In thinking about the crowd listening to Jesus tell this story, one wonders if it was directed to the Pharisees in attendance; to all those who put rules above relationships. We may no longer follow Torah, but we can be pharisaic in our approach to living–judging and condemning those we disagree with or believe to live a life apart from the way we understand and affirm.  In so doing, we have fallen into a broken need to order our world, separate ourselves from those we deem unseemly.  The hard truth is that we find it somewhat disagreeable to live in the chaos of a world in which we are all afforded equal opportunities and say.  Instead, we attempt to separate those who we deem worthy and those whom we do not.  We reap when we should only grow because by separating the wheat and the weeds we feel more secure in our own development.  When the weeds are allowed to grow amongst us, it threatens our sense of security, our self-confidence, and our faithfulness.  But this is exactly what Jesus is telling us to do.

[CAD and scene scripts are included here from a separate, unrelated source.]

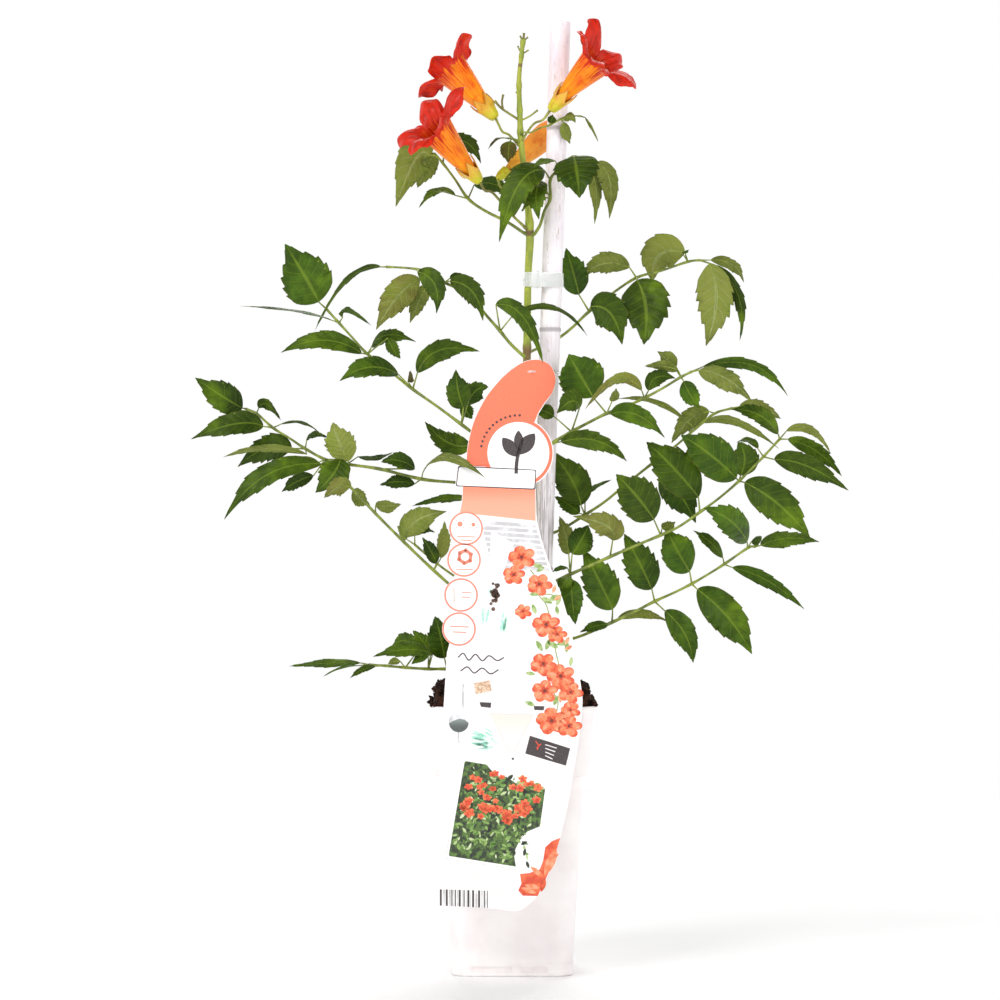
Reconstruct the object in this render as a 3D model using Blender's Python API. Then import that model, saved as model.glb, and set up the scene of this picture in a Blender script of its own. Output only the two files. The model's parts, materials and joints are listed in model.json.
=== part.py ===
"""Trumpet vine in a tall nursery pot, trained up a whitewashed cane, with a hanging card label.

Lengths are in millimetres until a mesh is made, when MM turns them to metres.
A place is written (x, y, z): x to the right, y away from the viewer, z up from the pot's underside.
x and z are given as they are seen from VIEWER on the plane y = 0, and seen() moves the place
along the line of sight to its own depth y.
"""
import math
from dataclasses import dataclass

import bmesh
import bpy
import numpy as np
from mathutils import Vector, noise

MM = 0.001
VIEWER = np.array([-8.9, -2500.0, 346.5])
SEEN_ZERO = 6.5

# pot
POT_BASE_HALF = 44.5
POT_BODY_TOP_HALF = 53.0
POT_COLLAR_LOW_HALF = 57.3
POT_RIM_HALF = 61.0
POT_FOOT_LEDGE = 9.0
POT_COLLAR_Z = 146.5
POT_HEIGHT = 197.0
POT_WALL = 1.6
POT_FLOOR = 2.4
POT_CORNER_STEPS = 3
SLOT_HEIGHT = 4.5
SOIL_GAP = 0.4
SOIL_EDGE_Z = 197.5

# cane and stem
CANE_FOOT = (13.5, 0.0, 33.5)
CANE_TOP = (35.9, 0.0, 700.2)
CANE_RADIUS = 7.5
CANE_NODES = (295.5, 472.5, 621.5)
STEM_RADIUS = 2.6
STEM_DEPTH = -9.0
HOLE_GAP = 0.6

# label card
CARD_TOP_Z = 449.5
CARD_TOP_Y = -15.2
CARD_RIM_Y = -63.2
CARD_THICKNESS = 0.9

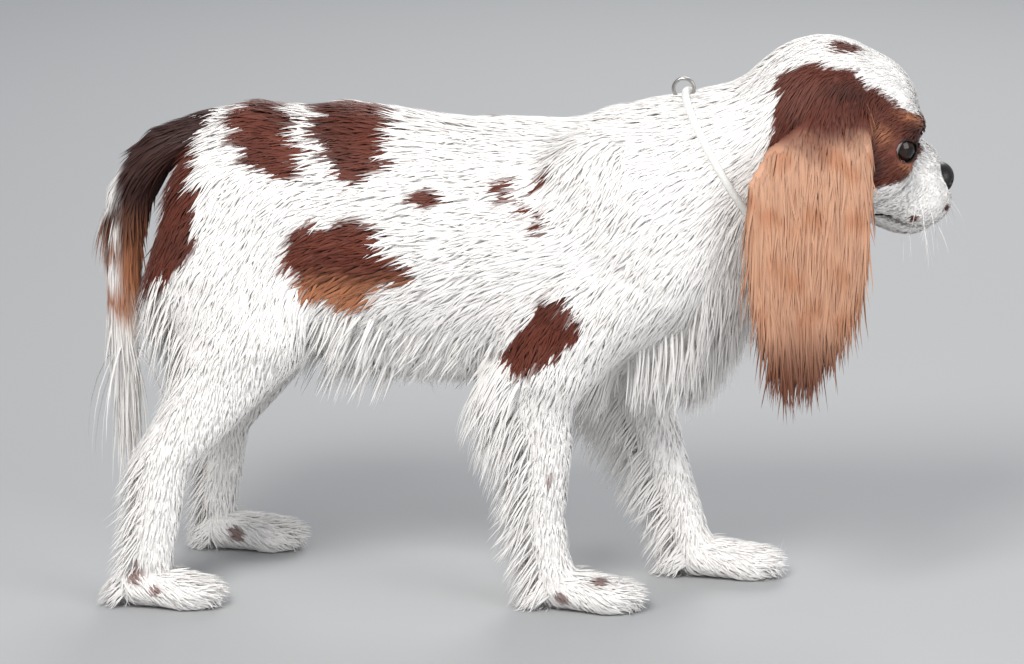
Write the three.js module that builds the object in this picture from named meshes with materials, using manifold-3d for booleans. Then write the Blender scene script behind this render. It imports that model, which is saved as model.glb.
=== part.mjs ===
// A Cavalier King Charles spaniel, standing still, at life size, in millimetres.
// +X runs towards the nose, +Y to the dog's left and +Z up. The paws stand on Z = 0.
// The flesh is one smooth field, meshed node by node and parted by thin flat cuts; the long coat is
// tapered locks whose roots are sunk in the node that they grow from.
import * as THREE from "three";
import { mergeVertices } from "three/addons/utils/BufferGeometryUtils.js";
import Module from "manifold-3d";

const wasm = await Module();
wasm.setup();

// Driving dimensions
const WITHERS = 316; // top of the coat over the shoulders
const CHEST_DEPTH = 170; // withers to brisket, coat included
const CHEST_HALF_WIDTH = 68;
const BODY_LENGTH = 260; // hip station to chest station of the trunk
const HIP_X = -160; // the trunk's rear station
const CHEST_X = HIP_X + BODY_LENGTH;
const FORE_STANCE = 40; // half the distance between the fore paws
const HIND_STANCE = 62; // half the distance between the hind paws
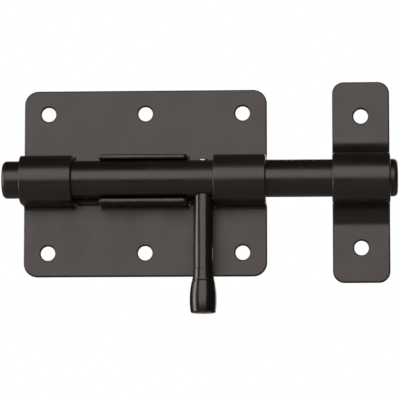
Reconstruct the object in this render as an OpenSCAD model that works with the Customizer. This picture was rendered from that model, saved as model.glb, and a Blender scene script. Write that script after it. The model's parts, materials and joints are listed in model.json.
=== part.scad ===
// Round-bar slide bolt for a door or gate, with a folded sheet plate, a turned handle and a keeper.
// The origin is on the mounting plane, midway between the plate's corner holes.
// +X runs along the bar towards the keeper, -Y points away from the door, +Z is up.

/* [Sheet] */
// Thickness of the steel sheet that the plate and the keeper are folded from
sheet_t = 2; // [1.5:0.1:2.5]
// Inside radius of the folds at the foot of the plate's loops and lips
fold_r = 1.5; // [1:0.1:2]

/* [Latch plate] */
// Length of the plate along the bar
plate_w = 105; // [100:1:120]
// Height of the plate
plate_h = 81; // [76:1:100]
// Radius of the plate's corners
plate_corner_r = 6; // [3:0.5:8]
// Distance between neighbouring columns of screw holes
plate_hole_dx = 42; // [38:0.5:44]
// Distance between the upper and lower row of screw holes
plate_hole_dz = 60.5; // [56:0.5:62]
// Diameter of every screw hole
screw_hole_d = 6.2; // [5:0.1:7]
// Width of each loop that carries the bar
loop_w = 22.4; // [20:0.1:24]
// Length of the two raised lips between the loops
lip_w = 38; // [34:1:40]
// Height of the window that lies behind the bar, between the loops
window_h = 17.8; // [17:0.1:20]
// Thickness of the strip that closes this window, level with the plate's back
strip_t = 1; // [0.8:0.1:1.5]
// Height of the lips above the mounting plane
lip_h = 18.8; // [17:0.1:20]
// Radius of the lips' front corners
lip_corner_r = 2; // [1:0.5:3]

/* [Bar] */
// Diameter of the round bar
bar_d = 16; // [15:0.1:16]
// Height of the bar's axis above the mounting plane
bar_axis = 15.4; // [15:0.1:16]
// Where the bar's free end lies to the left of the origin
bar_left = 60; // [58:1:70]
// Where the bar's locking end lies to the right of the origin
bar_right = 108.4; // [106:0.1:120]
// Radius that rounds both ends of the bar
bar_end_r = 2; // [1:0.5:3]
// Gap between the bar and the inside of the plate's loops and lips
bar_gap = 0.4; // [0.3:0.05:0.5]

/* [Handle] */
// Diameter of the handle's stem
stem_d = 8.4; // [8:0.1:9]
// Distance of the handle from the plate's middle
handle_x = 25.75; // [25:0.05:25.8]
// Diameter of the threaded stud that crosses the bar
stud_d = 5; // [4:0.1:5]
// Diameter of the countersink where the stud's hole opens at the top of the bar
stud_sink_d = 6.2; // [5:0.1:7]
// How far the stud's end stays below the top of the bar
stud_recess = 1.2; // [0.5:0.1:2]
// Largest diameter of the knob
knob_d = 11.5; // [10:0.1:12]
// Height of the top of the knob's neck below the bar's axis
knob_top = 38.4; // [38:0.1:41]
// Height where the neck swells into the grip, below the bar's axis
knob_neck_end = 41.7; // [41:0.1:45]
// Diameter of the knob's neck
knob_neck_d = 8.7; // [8.6:0.1:9.2]
// Height of the knob's flat end below the bar's axis
knob_end = 57.3; // [56:0.1:60]
// Radius of the bulge along the knob's side
knob_bulge_r = 35; // [30:1:40]

/* [Keeper] */
// Width of the keeper along the bar
keeper_w = 24.6; // [22:0.2:26]
// Height of the keeper
keeper_h = 87; // [84:0.2:90]
// Distance from the plate's middle to the keeper's middle
keeper_x = 92.9; // [90:0.1:94]
// Distance between the keeper's two screw holes
keeper_hole_dz = 57; // [54:0.5:60]
// Radius of the keeper's corners
keeper_corner_r = 5; // [3:0.5:6]
// Gap between the bar and the inside of the keeper's loop
keeper_gap = 0.7; // [0.5:0.05:0.8]
// Radius of the wide folds at the foot of the keeper's loop
keeper_fold_r = 8.8; // [7:0.1:9.5]

/* [Hidden] */
$fn = 96;
black = [0.16, 0.15, 0.14];
steel = [0.62, 0.62, 0.60];
bar_r = bar_d / 2;
plate_in = bar_r + bar_gap;
keeper_in = bar_r + keeper_gap;
notch_w = plate_w / 2 - loop_w - lip_w / 2;
// Running clearances: strip in its window, stud in its hole, spigot in the knob, stem around the bar
strip_gap = 0.03;
thread_gap = 0.05;
stem_gap = 0.02;
saddle_gap = 0.06;
sink_depth = 1;
stud_end_d = 4.2;
stud_end_h = 0.55;
stud_chamfer = 0.35;
spigot_d = 5;
spigot_l = 10;
knob_edge_r = 0.8;
knob_foot_d = 10.4;
knob_widest = 5.8;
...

We are responsible for growing in less than ideal conditions, our lives entangled with other weeds and wheat, finding a way of being in relationship with one another—crook and scoundrel, villain and victim, good and true.  Our roots are wrapped so tightly around one another that even if we can tell which is wheat and which is weed we do irreparable harm to ourselves and others in the attempt at separating them.  We are not only connected in this world, we are rooted together.  We are not called to harvest judgment that only God and his angels can deliver.  We are only called to grow faithfully in this world of wheat and weeds.